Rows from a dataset
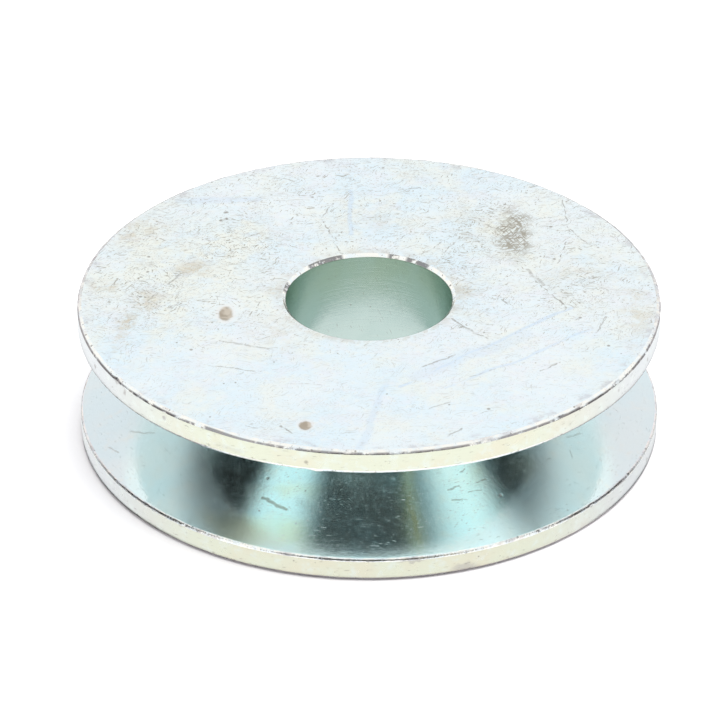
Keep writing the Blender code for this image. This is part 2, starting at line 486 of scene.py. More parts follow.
class Graph:
    """Short calls that add shading nodes to a new material. Lengths in its textures are in mm."""

    def __init__(self, name):
        self.material = bpy.data.materials.new(name)
        self.material.use_nodes = True
        self.tree = self.material.node_tree
        self.shader = self.tree.nodes["Principled BSDF"]
        self.shader.inputs["Metallic"].default_value = 1.0
        self.layers = 0
        metres = self.tree.nodes.new("ShaderNodeTexCoord").outputs["Object"]
        self.place = self.node("ShaderNodeMapping", {"Vector": metres, "Scale": (1.0 / MM,) * 3})

    def node(self, kind, values, output=0, **settings):
        """A new node. values maps its inputs, by name or number, to numbers or to other nodes' outputs."""
        node = self.tree.nodes.new(kind)
        for setting, value in settings.items():
            setattr(node, setting, value)
        for key, value in values.items():
            if isinstance(value, bpy.types.NodeSocket):
                self.tree.links.new(value, node.inputs[key])
            else:
                node.inputs[key].default_value = value
        return node.outputs[output]

    def math(self, operation, *values):
        return self.node("ShaderNodeMath", dict(enumerate(values)), operation=operation)

    def vector(self, operation, *values, factor=None, output=0):
        inputs = dict(enumerate(values))
        if factor is not None:
            inputs["Scale"] = factor
        return self.node("ShaderNodeVectorMath", inputs, output, operation=operation)

    def step(self, value, start, end, low=0.0, high=1.0):
        """A smooth step from low to high while value goes from start to end."""
        inputs = {"Value": value, "From Min": start, "From Max": end, "To Min": low, "To Max": high}
        return self.node("ShaderNodeMapRange", inputs, interpolation_type="SMOOTHSTEP", clamp=False)

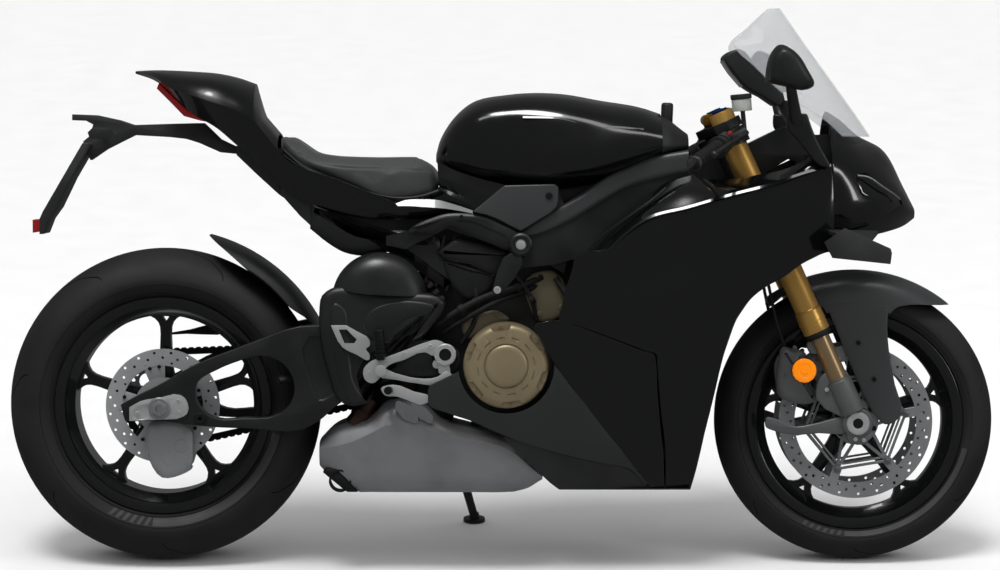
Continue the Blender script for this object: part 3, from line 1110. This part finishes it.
def footrests():
    """Machined footrest plates, pegs and pedals on both sides."""
    arm = slab("arm", outline([(604, 474), (586, 482), (568, 478), (525, 462), (481, 446), (449, 437),
        (433, 420), (436, 398), (452, 390), (470, 404), (484, 426), (520, 440), (563, 456), (584, 448),
        (596, 460)]), -186, -177, 1.8)
    low = slab("arm", outline([(462, 424), (500, 412), (547, 401), (590, 404), (608, 416), (622, 406),
        (608, 389), (547, 390), (500, 398), (462, 408)]), -185, -178, 1.6)
    web = slab("web", [(590, 432), (614, 434), (618, 408), (606, 404), (592, 412)], -184, -178, 1.6)
    ring = lathe("ring", [(13, -170), (13, -190), (21, -190), (23, -188), (23, -170)], (606, 451), steps=64)
    guard = slab("guard", outline([(364, 513), (397, 513), (420, 500), (446, 482), (447, 470), (439, 463),
        (447, 450), (445, 439), (420, 450), (389, 466)], (0, 1)), -183, -178, 1.2)
    cut(guard, slab("window", [(381, 504), (398, 504), (419, 483), (414, 475), (393, 475)], -190, -170))
    lever = slab("pedal", outline([(470, 380), (496, 388), (539, 374), (574, 360), (570, 350), (504, 363),
        (478, 366)]), -196, -189, 1.6)
    hinge = [drum("hinge", (x, -176, z), (x, y, z), r) for x, y, z, r in ((470, -204, 418, 12),
        (484, -198, 376, 8))]
    hinge.append(drum("post", (588, -160, 430), (588, -180, 430), 9))
    bright = [arm, low, web, ring, guard, lever] + [soften(h, 1, 2) for h in hinge]
    bright += [bolt(x, z, -185, 5.2, 3, 2.5) for x, z in ((575, 468), (610, 397), (446, 411), (520, 452),
        (548, 396))]
    settle(pair("footrest_plates", bright), "chassis", BRIGHT_ALLOY, ["footrests"], 35)
    core = drum("core", (606, -168, 451), (606, -187, 451), 13.5)
    peg = drum("peg", (470, -196, 440), (466, -200, 505), 9, 10.5)
    rubber = [drum("peg_ring", (469.6 - 0.5 * k, -196.5 - 0.4 * k, 450 + 8 * k),
        (469.4 - 0.5 * k, -196.7 - 0.4 * k, 454 + 8 * k), 11.6) for k in range(7)]
    toe = drum("toe", (488, -192, 376), (486, -228, 378), 8.5)
    settle(pair("footrest_pegs", [core, soften(peg, 2, 2), soften(toe, 1.5, 2)] + rubber),
           "chassis", DARK_STEEL, (), 35)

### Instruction
Word for word, write out the data.

### Result for this task
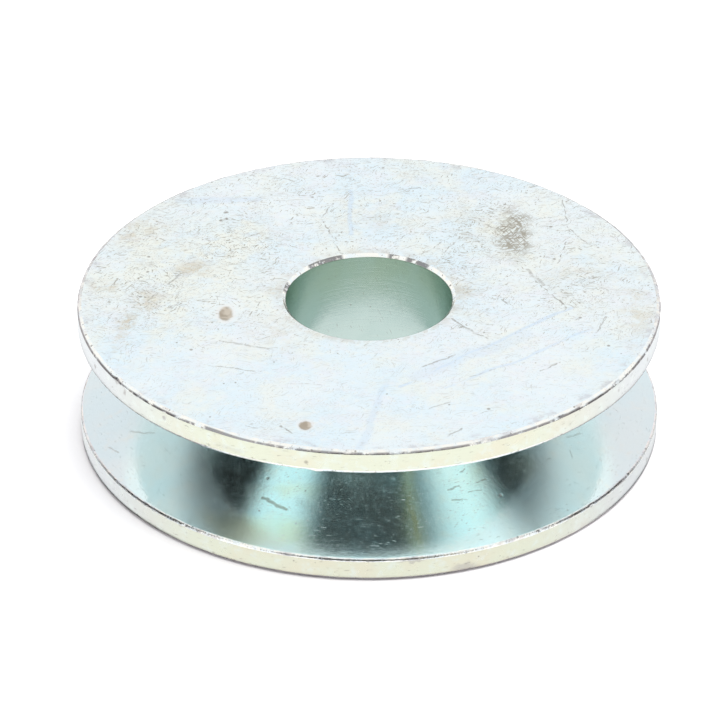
Keep writing the Blender code for this image. This is part 2, starting at line 486 of scene.py. More parts follow.
class Graph:
    """Short calls that add shading nodes to a new material. Lengths in its textures are in mm."""

    def __init__(self, name):
        self.material = bpy.data.materials.new(name)
        self.material.use_nodes = True
        self.tree = self.material.node_tree
        self.shader = self.tree.nodes["Principled BSDF"]
        self.shader.inputs["Metallic"].default_value = 1.0
        self.layers = 0
        metres = self.tree.nodes.new("ShaderNodeTexCoord").outputs["Object"]
        self.place = self.node("ShaderNodeMapping", {"Vector": metres, "Scale": (1.0 / MM,) * 3})

    def node(self, kind, values, output=0, **settings):
        """A new node. values maps its inputs, by name or number, to numbers or to other nodes' outputs."""
        node = self.tree.nodes.new(kind)
        for setting, value in settings.items():
            setattr(node, setting, value)
        for key, value in values.items():
            if isinstance(value, bpy.types.NodeSocket):
                self.tree.links.new(value, node.inputs[key])
            else:
                node.inputs[key].default_value = value
        return node.outputs[output]

    def math(self, operation, *values):
        return self.node("ShaderNodeMath", dict(enumerate(values)), operation=operation)

    def vector(self, operation, *values, factor=None, output=0):
        inputs = dict(enumerate(values))
        if factor is not None:
            inputs["Scale"] = factor
        return self.node("ShaderNodeVectorMath", inputs, output, operation=operation)

    def step(self, value, start, end, low=0.0, high=1.0):
        """A smooth step from low to high while value goes from start to end."""
        inputs = {"Value": value, "From Min": start, "From Max": end, "To Min": low, "To Max": high}
        return self.node("ShaderNodeMapRange", inputs, interpolation_type="SMOOTHSTEP", clamp=False)

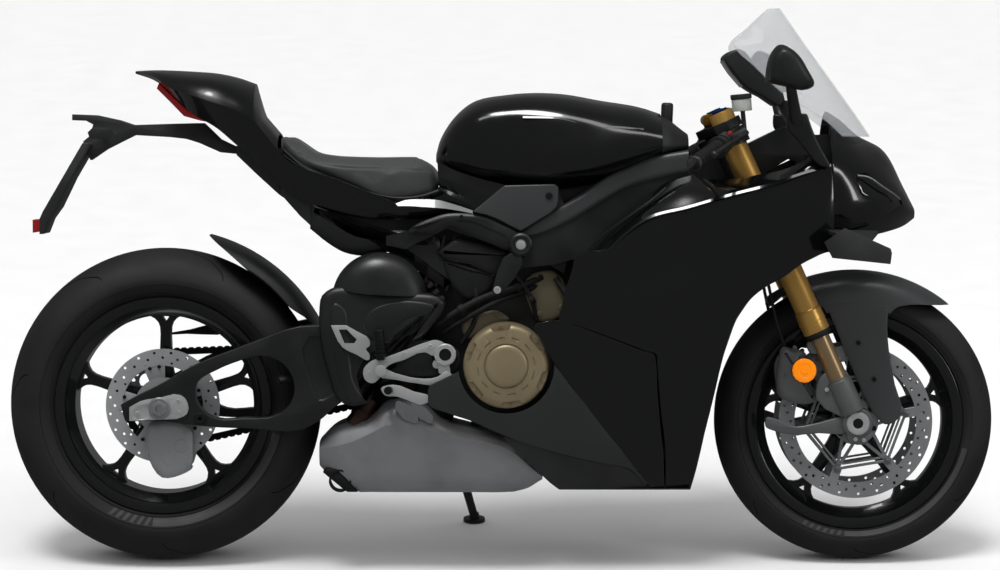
Continue the Blender script for this object: part 3, from line 1110. This part finishes it.
def footrests():
    """Machined footrest plates, pegs and pedals on both sides."""
    arm = slab("arm", outline([(604, 474), (586, 482), (568, 478), (525, 462), (481, 446), (449, 437),
        (433, 420), (436, 398), (452, 390), (470, 404), (484, 426), (520, 440), (563, 456), (584, 448),
        (596, 460)]), -186, -177, 1.8)
    low = slab("arm", outline([(462, 424), (500, 412), (547, 401), (590, 404), (608, 416), (622, 406),
        (608, 389), (547, 390), (500, 398), (462, 408)]), -185, -178, 1.6)
    web = slab("web", [(590, 432), (614, 434), (618, 408), (606, 404), (592, 412)], -184, -178, 1.6)
    ring = lathe("ring", [(13, -170), (13, -190), (21, -190), (23, -188), (23, -170)], (606, 451), steps=64)
    guard = slab("guard", outline([(364, 513), (397, 513), (420, 500), (446, 482), (447, 470), (439, 463),
        (447, 450), (445, 439), (420, 450), (389, 466)], (0, 1)), -183, -178, 1.2)
    cut(guard, slab("window", [(381, 504), (398, 504), (419, 483), (414, 475), (393, 475)], -190, -170))
    lever = slab("pedal", outline([(470, 380), (496, 388), (539, 374), (574, 360), (570, 350), (504, 363),
        (478, 366)]), -196, -189, 1.6)
    hinge = [drum("hinge", (x, -176, z), (x, y, z), r) for x, y, z, r in ((470, -204, 418, 12),
        (484, -198, 376, 8))]
    hinge.append(drum("post", (588, -160, 430), (588, -180, 430), 9))
    bright = [arm, low, web, ring, guard, lever] + [soften(h, 1, 2) for h in hinge]
    bright += [bolt(x, z, -185, 5.2, 3, 2.5) for x, z in ((575, 468), (610, 397), (446, 411), (520, 452),
        (548, 396))]
    settle(pair("footrest_plates", bright), "chassis", BRIGHT_ALLOY, ["footrests"], 35)
    core = drum("core", (606, -168, 451), (606, -187, 451), 13.5)
    peg = drum("peg", (470, -196, 440), (466, -200, 505), 9, 10.5)
    rubber = [drum("peg_ring", (469.6 - 0.5 * k, -196.5 - 0.4 * k, 450 + 8 * k),
        (469.4 - 0.5 * k, -196.7 - 0.4 * k, 454 + 8 * k), 11.6) for k in range(7)]
    toe = drum("toe", (488, -192, 376), (486, -228, 378), 8.5)
    settle(pair("footrest_pegs", [core, soften(peg, 2, 2), soften(toe, 1.5, 2)] + rubber),
           "chassis", DARK_STEEL, (), 35)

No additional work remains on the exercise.